Given data:
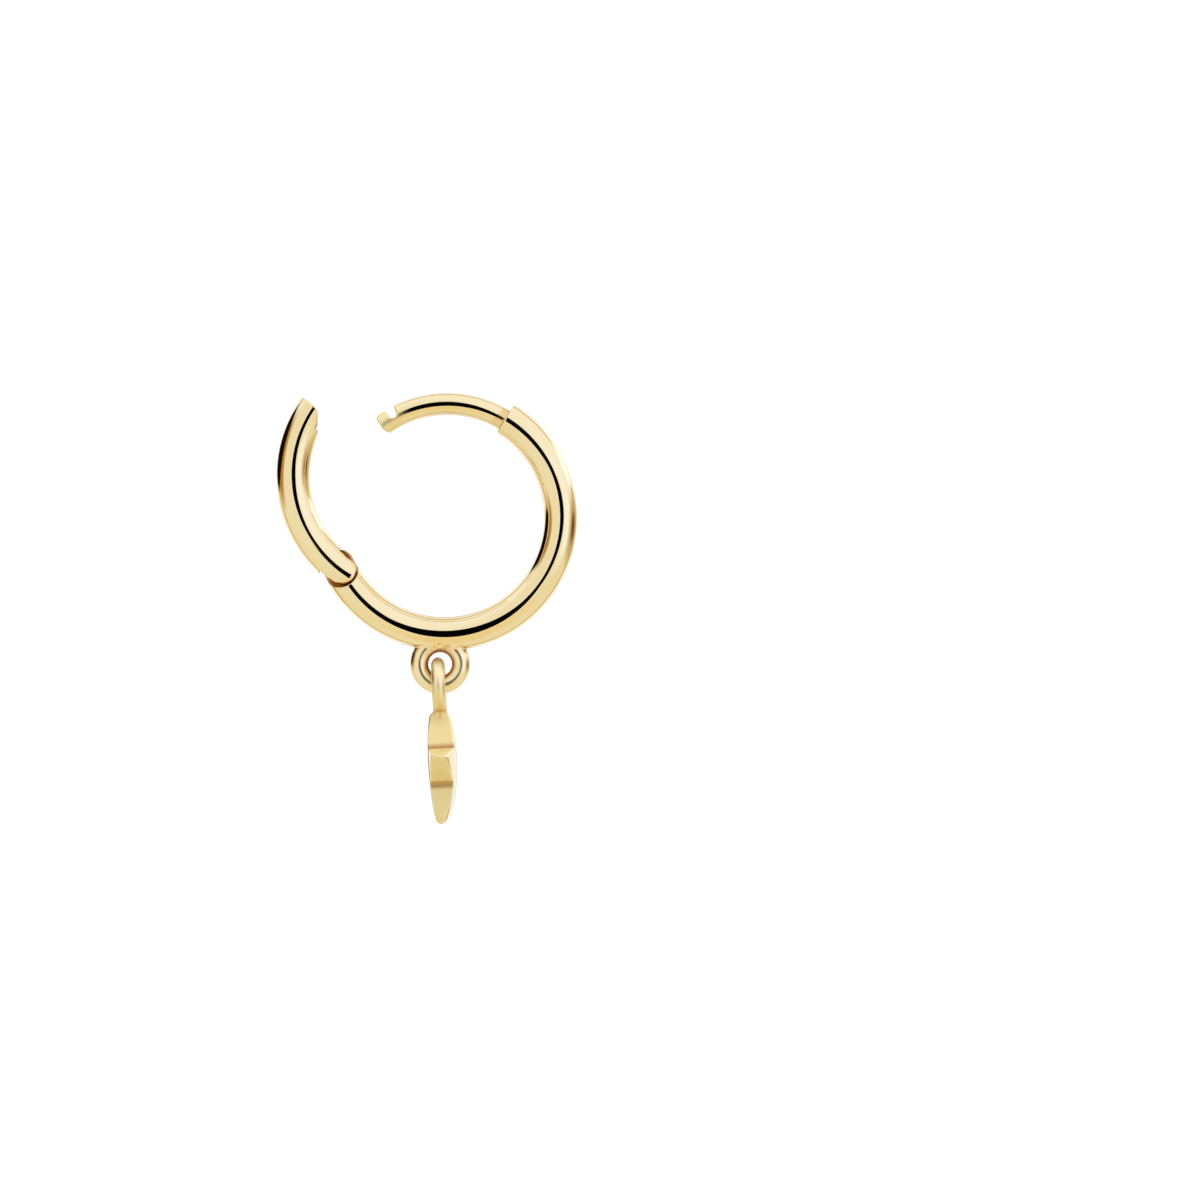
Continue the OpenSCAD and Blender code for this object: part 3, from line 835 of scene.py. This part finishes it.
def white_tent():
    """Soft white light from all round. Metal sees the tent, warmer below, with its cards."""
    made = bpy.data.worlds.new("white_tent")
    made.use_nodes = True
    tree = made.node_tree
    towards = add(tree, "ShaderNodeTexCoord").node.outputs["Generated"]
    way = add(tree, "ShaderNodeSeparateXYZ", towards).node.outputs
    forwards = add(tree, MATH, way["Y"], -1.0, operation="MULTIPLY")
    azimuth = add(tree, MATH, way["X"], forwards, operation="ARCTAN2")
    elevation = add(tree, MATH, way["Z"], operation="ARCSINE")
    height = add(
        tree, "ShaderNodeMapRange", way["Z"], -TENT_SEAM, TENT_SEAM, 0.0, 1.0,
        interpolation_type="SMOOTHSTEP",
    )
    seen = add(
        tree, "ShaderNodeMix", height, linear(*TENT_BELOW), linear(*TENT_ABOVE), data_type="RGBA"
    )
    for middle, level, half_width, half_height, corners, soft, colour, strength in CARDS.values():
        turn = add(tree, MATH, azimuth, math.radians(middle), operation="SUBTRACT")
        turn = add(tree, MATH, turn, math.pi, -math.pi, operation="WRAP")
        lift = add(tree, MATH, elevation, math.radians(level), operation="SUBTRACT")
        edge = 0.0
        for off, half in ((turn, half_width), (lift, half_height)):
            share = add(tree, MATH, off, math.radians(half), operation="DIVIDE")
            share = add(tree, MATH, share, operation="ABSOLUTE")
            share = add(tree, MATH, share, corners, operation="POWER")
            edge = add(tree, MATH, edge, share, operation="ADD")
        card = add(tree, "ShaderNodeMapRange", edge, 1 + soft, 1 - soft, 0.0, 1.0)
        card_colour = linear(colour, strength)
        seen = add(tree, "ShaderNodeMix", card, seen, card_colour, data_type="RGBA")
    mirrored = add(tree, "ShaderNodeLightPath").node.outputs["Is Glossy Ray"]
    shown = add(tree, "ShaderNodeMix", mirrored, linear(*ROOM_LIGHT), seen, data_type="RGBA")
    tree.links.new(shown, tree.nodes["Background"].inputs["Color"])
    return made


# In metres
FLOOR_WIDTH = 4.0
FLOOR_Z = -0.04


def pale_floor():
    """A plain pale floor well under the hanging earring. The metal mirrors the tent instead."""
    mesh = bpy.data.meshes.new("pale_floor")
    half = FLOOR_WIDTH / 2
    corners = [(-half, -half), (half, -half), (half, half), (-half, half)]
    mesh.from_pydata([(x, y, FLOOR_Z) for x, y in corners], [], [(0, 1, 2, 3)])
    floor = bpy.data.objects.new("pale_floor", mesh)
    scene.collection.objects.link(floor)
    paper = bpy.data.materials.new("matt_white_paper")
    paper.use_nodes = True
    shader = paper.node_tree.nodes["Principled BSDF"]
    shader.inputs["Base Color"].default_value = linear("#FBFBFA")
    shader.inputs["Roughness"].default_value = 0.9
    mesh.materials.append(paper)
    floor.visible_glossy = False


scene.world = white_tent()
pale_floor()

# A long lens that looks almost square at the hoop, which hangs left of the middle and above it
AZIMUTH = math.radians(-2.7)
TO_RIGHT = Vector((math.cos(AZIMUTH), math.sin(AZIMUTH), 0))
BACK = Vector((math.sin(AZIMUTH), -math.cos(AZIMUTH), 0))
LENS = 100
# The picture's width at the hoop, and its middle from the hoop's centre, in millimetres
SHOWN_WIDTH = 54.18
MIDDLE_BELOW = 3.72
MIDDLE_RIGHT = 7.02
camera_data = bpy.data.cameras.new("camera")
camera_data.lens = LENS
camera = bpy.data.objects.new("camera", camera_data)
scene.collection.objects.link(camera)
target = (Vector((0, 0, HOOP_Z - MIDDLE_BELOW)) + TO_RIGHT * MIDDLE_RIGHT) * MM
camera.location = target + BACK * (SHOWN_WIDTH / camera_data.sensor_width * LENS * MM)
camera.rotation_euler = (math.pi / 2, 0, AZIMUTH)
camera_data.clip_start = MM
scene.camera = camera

Requirement:
Pull out and copy each line containing the string "scene".

Result of the task:
Continue the OpenSCAD and Blender code for this object: part 3, from line 835 of scene.py. This part finishes it.
    scene.collection.objects.link(floor)
scene.world = white_tent()
scene.collection.objects.link(camera)
scene.camera = camera